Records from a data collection
★ ★ ★

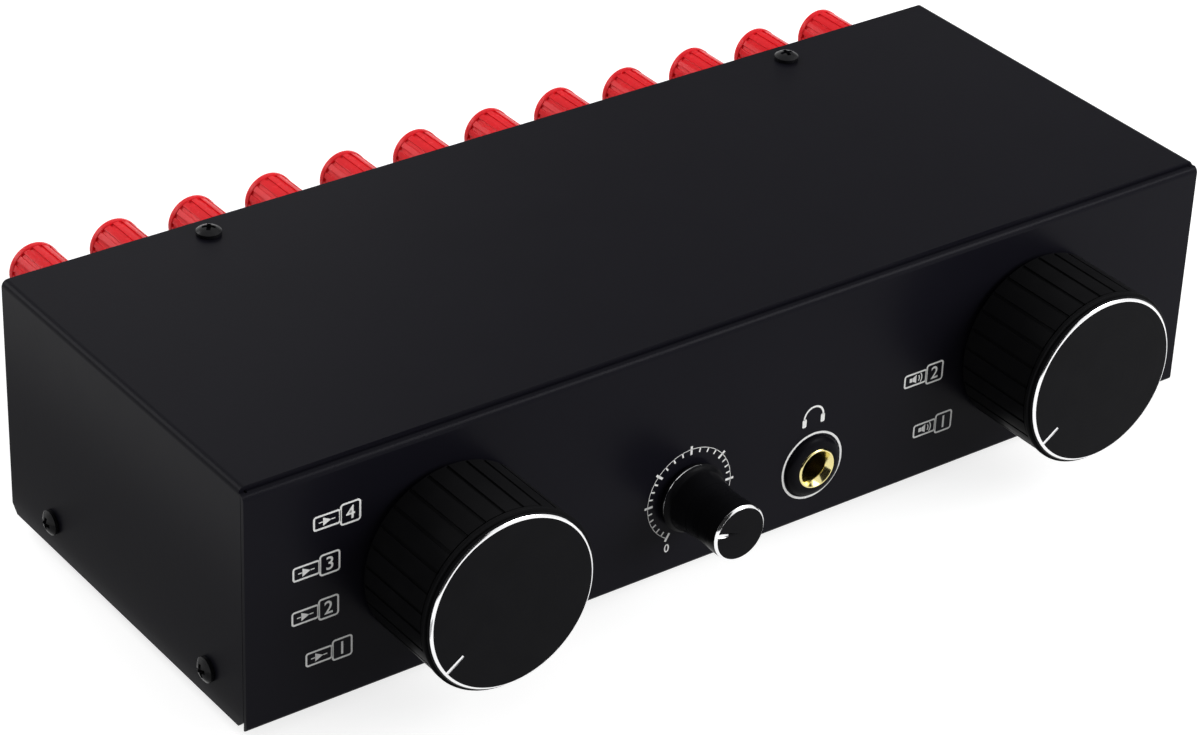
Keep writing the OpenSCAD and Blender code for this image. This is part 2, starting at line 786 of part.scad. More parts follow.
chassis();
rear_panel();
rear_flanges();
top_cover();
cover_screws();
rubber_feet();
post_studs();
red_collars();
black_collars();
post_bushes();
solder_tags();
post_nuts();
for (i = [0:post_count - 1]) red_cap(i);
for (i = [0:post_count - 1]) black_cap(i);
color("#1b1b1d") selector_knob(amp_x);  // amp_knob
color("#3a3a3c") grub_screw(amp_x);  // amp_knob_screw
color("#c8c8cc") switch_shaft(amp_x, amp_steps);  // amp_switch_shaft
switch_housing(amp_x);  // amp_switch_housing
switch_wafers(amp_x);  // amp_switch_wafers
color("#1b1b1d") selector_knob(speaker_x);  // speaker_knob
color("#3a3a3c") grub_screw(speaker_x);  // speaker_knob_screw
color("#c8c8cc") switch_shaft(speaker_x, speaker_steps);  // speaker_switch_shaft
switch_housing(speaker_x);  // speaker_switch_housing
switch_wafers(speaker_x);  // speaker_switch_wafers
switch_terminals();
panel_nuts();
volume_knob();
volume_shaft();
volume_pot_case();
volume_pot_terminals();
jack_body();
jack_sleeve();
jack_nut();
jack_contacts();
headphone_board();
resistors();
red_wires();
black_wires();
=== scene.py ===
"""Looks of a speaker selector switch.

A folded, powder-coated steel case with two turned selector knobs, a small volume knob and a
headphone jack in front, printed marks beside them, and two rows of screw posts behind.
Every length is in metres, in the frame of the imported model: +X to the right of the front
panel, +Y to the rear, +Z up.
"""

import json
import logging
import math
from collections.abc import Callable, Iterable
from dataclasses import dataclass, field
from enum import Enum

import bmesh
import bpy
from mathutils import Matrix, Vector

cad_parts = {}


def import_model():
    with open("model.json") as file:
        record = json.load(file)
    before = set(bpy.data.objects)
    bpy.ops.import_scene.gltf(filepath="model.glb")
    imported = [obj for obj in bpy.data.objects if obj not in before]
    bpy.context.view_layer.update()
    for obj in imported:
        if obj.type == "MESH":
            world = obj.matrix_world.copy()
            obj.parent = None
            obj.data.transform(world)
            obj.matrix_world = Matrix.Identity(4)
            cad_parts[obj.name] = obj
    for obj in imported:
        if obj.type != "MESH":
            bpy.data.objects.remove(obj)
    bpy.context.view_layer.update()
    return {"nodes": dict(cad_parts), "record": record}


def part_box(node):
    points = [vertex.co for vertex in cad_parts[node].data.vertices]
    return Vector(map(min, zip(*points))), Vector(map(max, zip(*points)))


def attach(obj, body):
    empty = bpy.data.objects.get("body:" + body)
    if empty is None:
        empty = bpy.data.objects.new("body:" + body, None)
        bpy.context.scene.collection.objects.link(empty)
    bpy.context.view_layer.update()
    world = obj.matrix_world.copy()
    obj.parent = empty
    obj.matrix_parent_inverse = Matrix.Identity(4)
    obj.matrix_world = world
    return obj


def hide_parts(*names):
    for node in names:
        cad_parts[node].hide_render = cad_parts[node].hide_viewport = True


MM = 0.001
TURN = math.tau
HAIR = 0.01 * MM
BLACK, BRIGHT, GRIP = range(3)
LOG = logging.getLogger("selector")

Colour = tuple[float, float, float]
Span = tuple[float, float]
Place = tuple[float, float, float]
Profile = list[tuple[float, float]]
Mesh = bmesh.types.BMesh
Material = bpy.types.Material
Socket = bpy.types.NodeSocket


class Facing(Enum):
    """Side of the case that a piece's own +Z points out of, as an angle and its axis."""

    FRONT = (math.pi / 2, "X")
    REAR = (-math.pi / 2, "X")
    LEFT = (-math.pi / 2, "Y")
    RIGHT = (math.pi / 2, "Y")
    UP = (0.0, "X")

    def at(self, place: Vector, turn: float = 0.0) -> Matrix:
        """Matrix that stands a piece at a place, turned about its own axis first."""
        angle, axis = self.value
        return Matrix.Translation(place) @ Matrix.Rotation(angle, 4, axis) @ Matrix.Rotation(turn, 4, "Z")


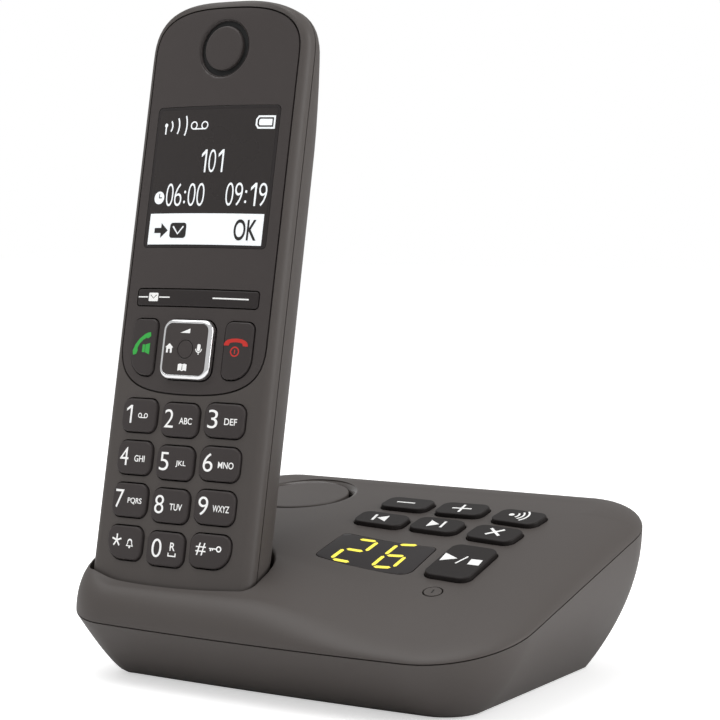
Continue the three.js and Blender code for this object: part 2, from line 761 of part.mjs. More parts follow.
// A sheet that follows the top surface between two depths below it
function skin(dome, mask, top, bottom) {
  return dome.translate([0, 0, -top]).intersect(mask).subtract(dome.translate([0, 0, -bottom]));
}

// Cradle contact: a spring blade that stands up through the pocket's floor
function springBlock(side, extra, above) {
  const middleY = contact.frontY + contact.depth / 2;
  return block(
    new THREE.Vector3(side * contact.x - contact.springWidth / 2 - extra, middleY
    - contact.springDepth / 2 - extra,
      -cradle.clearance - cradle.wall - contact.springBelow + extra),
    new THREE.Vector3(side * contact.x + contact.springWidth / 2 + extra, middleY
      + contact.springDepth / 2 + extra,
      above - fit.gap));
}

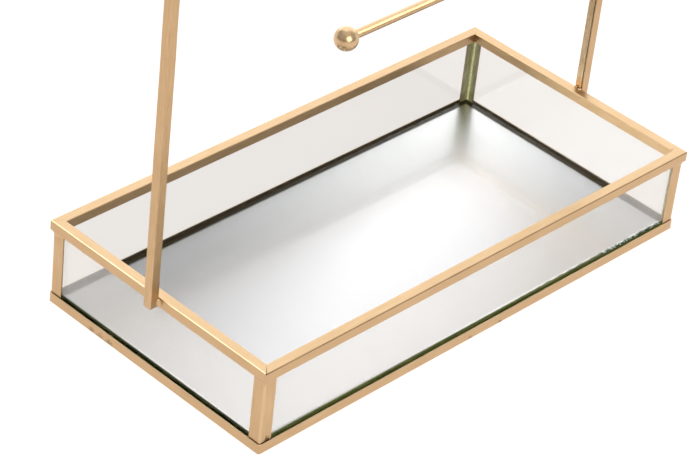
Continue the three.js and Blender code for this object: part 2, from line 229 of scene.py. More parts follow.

★ ★ ★

▸ Do this: Look through the material above and print exactly the lines from the one containing "jack_sleeve();" to the one containing "cad_parts[node].hide_render = cad_parts[node].hide_viewport", both included, and nothing more.

▸ Exercise response:
jack_sleeve();
jack_nut();
jack_contacts();
headphone_board();
resistors();
red_wires();
black_wires();
=== scene.py ===
"""Looks of a speaker selector switch.

A folded, powder-coated steel case with two turned selector knobs, a small volume knob and a
headphone jack in front, printed marks beside them, and two rows of screw posts behind.
Every length is in metres, in the frame of the imported model: +X to the right of the front
panel, +Y to the rear, +Z up.
"""

import json
import logging
import math
from collections.abc import Callable, Iterable
from dataclasses import dataclass, field
from enum import Enum

import bmesh
import bpy
from mathutils import Matrix, Vector

cad_parts = {}


def import_model():
    with open("model.json") as file:
        record = json.load(file)
    before = set(bpy.data.objects)
    bpy.ops.import_scene.gltf(filepath="model.glb")
    imported = [obj for obj in bpy.data.objects if obj not in before]
    bpy.context.view_layer.update()
    for obj in imported:
        if obj.type == "MESH":
            world = obj.matrix_world.copy()
            obj.parent = None
            obj.data.transform(world)
            obj.matrix_world = Matrix.Identity(4)
            cad_parts[obj.name] = obj
    for obj in imported:
        if obj.type != "MESH":
            bpy.data.objects.remove(obj)
    bpy.context.view_layer.update()
    return {"nodes": dict(cad_parts), "record": record}


def part_box(node):
    points = [vertex.co for vertex in cad_parts[node].data.vertices]
    return Vector(map(min, zip(*points))), Vector(map(max, zip(*points)))


def attach(obj, body):
    empty = bpy.data.objects.get("body:" + body)
    if empty is None:
        empty = bpy.data.objects.new("body:" + body, None)
        bpy.context.scene.collection.objects.link(empty)
    bpy.context.view_layer.update()
    world = obj.matrix_world.copy()
    obj.parent = empty
    obj.matrix_parent_inverse = Matrix.Identity(4)
    obj.matrix_world = world
    return obj


def hide_parts(*names):
    for node in names:
        cad_parts[node].hide_render = cad_parts[node].hide_viewport = True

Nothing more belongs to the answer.